Menurut Badan Aeronautika dan Antariksa Amerika Serikat (NASA), pesawat nirawak yang disebut OSIRIS-REx itu diluncurkan pukul 19.05 dari Cape Canaveral, tempat sekitar 8.000 orang berkumpul untuk menyaksikan roket Atlas V yang membawanya meluncur ke langit petang yang cerah.
Misi berbiaya 800 juta dolar AS (sekitar Rp10,45 triliun) tersebut sekarang melakukan perjalanan menuju Bennu, asteroid seukuran sebuah gunung yang berada dekat dengan Bumi.
Bennu dipilih dari sekitar 500 ribu asteroid di tata surya karena mengorbit dekat jalur Bumi mengelilingi matahari, memiliki ukuran yang tepat untuk penelitian ilmiah dan merupakan salah satu asteroid tertua yang ditemukan NASA.
Tujuan utama OSIRIS-REx adalah mengumpulkan debu dan serpihan permukaan Bennu pada 2020, dan kembali ke Bumi pada 2023 untuk penelitian lebih lanjut menurut warta kantor berita AFP.
Jika semua berjalan sesuai rencana, OSIRIS-REx akan tiba pada Agustus 2018 dan menghabiskan dua tahun selanjutnya untuk memotret dan memetakan permukaan asteroid guna lebih memahami komposisi kimia dan mineralnya, serta memilih lokasi pengambilan sampel.

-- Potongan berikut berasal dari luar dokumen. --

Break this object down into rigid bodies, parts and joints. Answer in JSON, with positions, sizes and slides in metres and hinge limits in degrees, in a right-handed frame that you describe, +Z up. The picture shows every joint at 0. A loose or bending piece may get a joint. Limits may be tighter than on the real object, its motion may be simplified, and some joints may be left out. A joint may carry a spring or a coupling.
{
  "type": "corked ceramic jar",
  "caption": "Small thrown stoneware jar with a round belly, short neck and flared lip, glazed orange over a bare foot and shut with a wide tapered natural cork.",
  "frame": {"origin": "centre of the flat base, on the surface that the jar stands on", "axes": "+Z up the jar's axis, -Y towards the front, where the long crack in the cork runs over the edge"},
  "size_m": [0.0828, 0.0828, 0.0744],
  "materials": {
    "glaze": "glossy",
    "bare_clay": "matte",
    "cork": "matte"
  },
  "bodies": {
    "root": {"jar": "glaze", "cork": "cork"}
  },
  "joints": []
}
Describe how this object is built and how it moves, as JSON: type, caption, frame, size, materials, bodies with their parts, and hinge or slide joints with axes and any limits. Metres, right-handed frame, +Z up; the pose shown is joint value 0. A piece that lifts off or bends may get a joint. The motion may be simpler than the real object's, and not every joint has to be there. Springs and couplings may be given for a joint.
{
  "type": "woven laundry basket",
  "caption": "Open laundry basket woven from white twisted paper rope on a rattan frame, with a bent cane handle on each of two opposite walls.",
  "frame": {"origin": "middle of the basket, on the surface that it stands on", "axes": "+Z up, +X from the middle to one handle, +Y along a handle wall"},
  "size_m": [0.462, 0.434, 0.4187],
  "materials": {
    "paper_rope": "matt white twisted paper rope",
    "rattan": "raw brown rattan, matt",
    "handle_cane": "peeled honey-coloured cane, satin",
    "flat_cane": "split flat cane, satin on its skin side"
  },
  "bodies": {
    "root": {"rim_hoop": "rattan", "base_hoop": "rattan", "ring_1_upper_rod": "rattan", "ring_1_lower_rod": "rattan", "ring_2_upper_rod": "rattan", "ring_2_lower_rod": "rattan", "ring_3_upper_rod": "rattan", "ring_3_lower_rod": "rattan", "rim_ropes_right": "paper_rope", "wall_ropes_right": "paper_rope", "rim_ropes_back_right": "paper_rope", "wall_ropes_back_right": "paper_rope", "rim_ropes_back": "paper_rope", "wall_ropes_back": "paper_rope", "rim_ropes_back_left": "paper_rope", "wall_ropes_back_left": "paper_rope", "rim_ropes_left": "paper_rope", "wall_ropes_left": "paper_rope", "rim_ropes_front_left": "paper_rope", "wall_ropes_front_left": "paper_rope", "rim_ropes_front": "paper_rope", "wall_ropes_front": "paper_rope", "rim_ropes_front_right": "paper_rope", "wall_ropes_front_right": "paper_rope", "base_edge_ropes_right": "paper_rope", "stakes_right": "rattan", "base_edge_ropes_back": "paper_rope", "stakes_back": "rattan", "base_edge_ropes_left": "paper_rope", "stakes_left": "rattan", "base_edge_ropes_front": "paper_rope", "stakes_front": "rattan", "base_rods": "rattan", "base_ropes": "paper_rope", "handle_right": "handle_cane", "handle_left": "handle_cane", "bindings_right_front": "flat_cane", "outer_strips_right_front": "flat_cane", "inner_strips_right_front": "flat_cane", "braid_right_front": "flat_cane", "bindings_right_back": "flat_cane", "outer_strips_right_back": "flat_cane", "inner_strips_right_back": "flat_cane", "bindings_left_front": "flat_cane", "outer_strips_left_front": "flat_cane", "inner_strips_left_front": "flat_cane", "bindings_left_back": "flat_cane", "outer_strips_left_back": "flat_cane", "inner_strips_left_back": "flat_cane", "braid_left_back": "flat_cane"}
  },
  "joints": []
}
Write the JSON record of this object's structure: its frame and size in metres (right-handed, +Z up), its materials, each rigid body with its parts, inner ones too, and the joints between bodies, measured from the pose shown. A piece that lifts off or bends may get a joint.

Pada Juli 2020, pesawat itu akan menyentuh asteroid hanya selama tiga detik untuk mengumpulkan sedikitnya 60 gram batuan dan debu menggunakan perangkat yang disebut Touch-and-Go Sample Acquisition Mechanism dan menyimpan materi itu dalam kapsul pengembalian sampel.
Pesawat itu akan berangkat meninggalkan asteroid pada Maret 2021 dan melakukan perjalanan dua setengah tahun untuk kembali ke Bumi pada September 2023.
Tapi OSIRIS-REx tidak akan mendarat. Dia akan memancarkan satu kapsul kecil berisi sampel asteroid, yang akan mendarat dengan bantuan parasut di Utah Test and Training Range, barat daya Salt Lake City, Amerika Serikat.
Pesawat utama akan tetap berada di orbit sekitar matahari sampai sampel kembali dan melintasi Bumi.
"Pengembalian sampel sungguh merupakan garis terdepan dalam penjelajahan planet," kata peneliti utama OSIRIS-REx, Dante Lauretta dari University of Arizona.
"Ini akan menjadi harta karun materi bagi para ilmuwan," katanya seperti dikutip kantor berita Xinhua.
"Kami harap sampel-sampel ini akan mengandung molekul organik dari awal tata surya yang bisa memberi kita informasi dan petunjuk tentang asal kehidupan," tambah dia.
Para ilmuwan sebelumnya selama puluhan tahun mempelajari potongan asteroid dalam bentuk meteorit, tapi semuanya dengan cepat terkontaminasi ketika jatuh ke Bumi menurut Lauretta.
Ia mengatakan pengembalian sampel dari asteroid primitif akan memungkinkan analisis akurat yang tidak bisa dilakukan di darat.
Perjalanan tujuh tahun OSIRIS-REx juga akan membantu mempelajari bagaimana orbit Bennu terdampak apa yang disebut efek Yarkovsky, dorongan yang tercipta ketika asteroid menyerap cahaya matahari dan melepaskan kembali panas itu sebagai radiasi infra merah, dengan harapan bisa lebih memahami bahaya batuan antariksa dekat Bumi terhadap Bumi.
Bennu yang berdiameter 492 meter digolongkan sebagai objek yang berpotensi bahaya dengan 1 banding 2.700 peluang mempengaruhi Bumi pada abad ke-22.
Lauretta mengatakan orbitnya berubah sampai 160 kilometer karena efek Yarkovsky sejak ditemukan pada 1999.
"Kami sungguh ingin memahami fenomena ini, jadi kami bisa lebih memahami asteroid Bennu menerapkan pemahaman itu pada semua asteroid, tidak di antariksa dekat Bumi, tapi di seluruh tata surya," katanya.
Pesawat pengirim sampel asteroid pertama adalah Hayabusa 1 dari Jepang, yang sukses membawa kembali ribuan butir debu dari asteroid 25143 Itokawa setelah perjalanan antriksa tujuh tahun.
Penerusnya, Hayabusa-2, yang meluncur 2014, sekarang dalam perjalanan menuju asteroid 1993 JU3 pada Juni 2018.